Playalinda Beach, Florida
GPS Coordinates: 28.65478, -80.632033
Headquarters phone: 321-267-1110
Cost: $5 per car entrance fee.
Directions: Take S.R. 528 across the state toward Cocoa Beach. Take I-95 north toward
Titusville. Take the S.R. 406 (Garden Street) exit into Titusville. Continue through downtown Titusville and onto
the Titusville Causeway, over the bridge to Merritt Island. Follow the signs through Merritt Island National
Wildlife Refuge to Playalinda Beach. There is a per car fee of $5 to enter the national seashore area. A ranger is
stationed at the entrance to collect fees and provide information.
Hours: 6 am to 8 pm in summer; 6 am to 6 pm in winter. In other words, the seashore is open
from 6 am to dusk.
Once you’ve reached the Atlantic Ocean (you won’t actually see the water yet, the dunes are too tall), there are
13 paved parking areas spread out over the next five or six miles as you drive north, with spaces for over 1,000
vehicles. Some lots have room for RV’s. Restroom facilities are provided, but they are chemical / composting type
toilets. There is no water, so bring hand sanitizer or your own soap and water for hand washing. Each access has a
wooden dune walkover with stairs to climb and cross the dunes.
ADA accessible beach ramps are located at dune crossover/boardwalk #8, #10, #11 and #12. A beach wheelchair may
be available. Check at the Entrance Station. You should call in advance to verify availability. The wheelchairs
require assistance to use since they are not self-propelled.
As you may have heard, Playalinda Beach has a reputation for attracting nude sunbathers. However, nudity is
prohibited (you’ll see the signs). Generally, you will not see any nudity unless you drive all the way north to
access #13 at the very end of the public access portion of Playalinda. It seems to be general policy that as long
as the naturists (nudists) stay at the most remote access, they will not be bothered by the authorities. If you
don’t drive all the way up to access #13, you should not encounter any nudity. Playalinda is a popular beach
enjoyed by many families, surfers, fishermen, beachcombers, birders, photographers, etc. It is truly a beautiful
beach. Despite being remote, it does attract a good weekend crowd.
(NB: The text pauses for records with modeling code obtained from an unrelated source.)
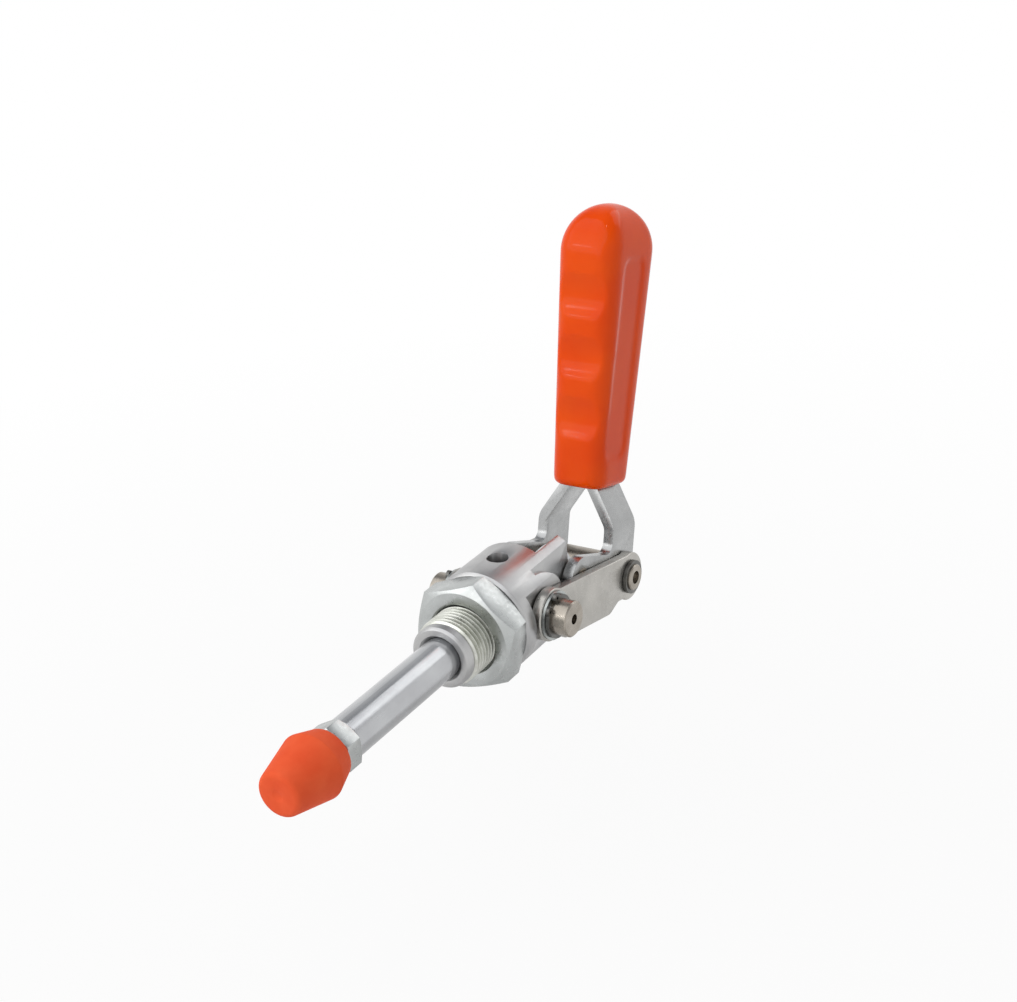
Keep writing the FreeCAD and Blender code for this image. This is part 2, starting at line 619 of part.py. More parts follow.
def make_link(side):
    """Link bar: a stamped strip with two round ends, a deep lower edge and a waist before its rear end."""
    link = new_body("link_bar_" + side)
    rear = "-Sizes.link_length"
    slope_end = "-Sizes.link_waist_start - Sizes.link_waist_slope"
    strip = new_sketch(link, "XZ_Plane", "link_strip_" + side)
    add_outline(strip, [
        ("0", "Sizes.link_upper"),
        ("0", "-Sizes.link_front_radius / 2"),
        ("-Sizes.link_belly_start", "-Sizes.link_lower"),
        ("-Sizes.link_waist_start", "-Sizes.link_lower"),
        (slope_end, "-Sizes.link_waist"),
        (rear, "-Sizes.link_waist"),
        (rear, "Sizes.link_upper"),
    ])
    rounds = [("front_end", "0", "Sizes.link_front_radius"), ("rear_end", rear, "Sizes.link_rear_radius")]
    profiles = [strip]
    for name, x, radius in rounds:
        disc = new_sketch(link, "XZ_Plane", f"link_{name}_{side}")
        add_circle(disc, (x, "0"), radius)
        profiles.append(disc)
    for profile in profiles:
        pad = link.newObject("PartDesign::Pad", profile.Name + "_pad")
        pad.Profile = profile
        pad.setExpression("Length", "Sizes.link_thickness")
        pad.Midplane = True
        doc.recompute()
    bends = {(-size["link_belly_start"], -size["link_lower"]),
             (-size["link_waist_start"], -size["link_lower"]),
             (-size["link_waist_start"] - size["link_waist_slope"], -size["link_waist"])}
    edges = [f"Edge{i}" for i, edge in enumerate(link.Tip.Shape.Edges, start=1)
             if any(abs(edge.CenterOfMass.x - x) < 0.01 and abs(edge.CenterOfMass.z - z) < 0.01
                    for x, z in bends)]
    dress(link, "PartDesign::Fillet", "link_rounds_" + side, edges, "Sizes.link_round")
    holes = new_sketch(link, "XZ_Plane", "link_holes_" + side)
    add_circle(holes, ("0", "0"), "Sizes.stud_diameter / 2 + Sizes.pivot_clearance")
    add_circle(holes, (rear, "0"), "Sizes.rear_pin_diameter / 2 + Sizes.pivot_clearance")
    cut_through(link, holes)
    doc.recompute()
    break_edges(link, "link_edges_" + side)
    link.Placement.Rotation = FreeCAD.Rotation(Y_AXIS, -link_drop)
    sign = "" if SIDES[side] > 0 else "-"
    place(link, "-Sizes.stud_setback", f"{sign}({LINK_INNER} + Sizes.link_thickness / 2)", "0")
    keep(link, "link_" + side)


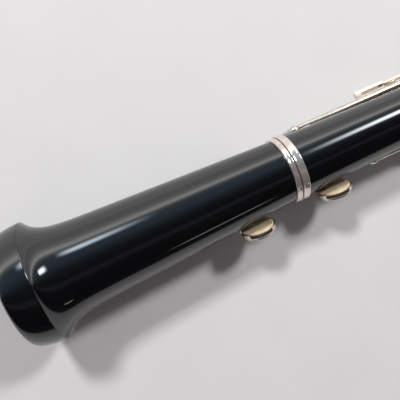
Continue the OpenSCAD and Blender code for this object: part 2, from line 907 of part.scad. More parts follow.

Although an unpaved road continues north beyond access #13, it is not open to the public. That means no
bikes or hikers either, unfortunately. You can walk as far as you like on the beach, though you will need a
backcountry permit to venture well past access #13 to Klondike Beach.
Playalinda has no lifeguards, no rinse-off showers, no food or drink concessions or any other amenities other
than limited restroom facilities at each of the 13 beach accesses.
Pets and glass are prohibited on the beach. There are no picnic tables or shelters.
Metal detecting is NOT allowed on National Seashore beaches, pursuant to the Code of Federal
Regulations (CFR 36).
Comparing Apollo Beach to Playalinda Beach:
Playalinda Beach is accessed from the Titusville/Cape Canaveral area (Brevard County).
Apollo Beach is accessed from New Smyrna Beach (Volusia County).
Playalinda Beach is more remote than Apollo Beach. You have to drive through Merritt Island National
Wildlife Refuge to get to Playalinda. Apollo Beach is at the southern end of New Smyrna Beach. It’s
still a very remote beach and both are adjacent to and separated by the more than 20 mile stretch of
wilderness beach known as Klondike beach.
Above: Driving along Canaveral National Seashore's Playalinda Beach. The beach and Atlantic Ocean are on the other
side of the dunes, to the right of the photo.
Above: One of the 13 paved parking areas for Playalinda Beach. You can see the restroom building at left, and the
wooden dune crossover with wheelchair accessible ramp (center right). Note how tall the dunes are.
Above: Surfers, fishermen, sunbathers and beachcombers enjoy Playalinda Beach. The foreshortening effect of my
telephoto lens makes the people look closer to each other than they actually are. There's plenty of space for
everyone at this remote beach.
Above: The sand on Playalinda Beach is light brown. The color comes from the tiny shell fragments
and minerals mixed with quartz sand crystals.
Above: I'm standing at the top of the dune crossover, looking back toward my car in the parking
Above: You'll almost always find a few surfers in the ocean at Playalinda beach.
Above: Since there is no running water on Playalinda Beach, the toilets provided are these chemical toilets.
A reminder that nudity is officially prohibited on Playalinda Beach.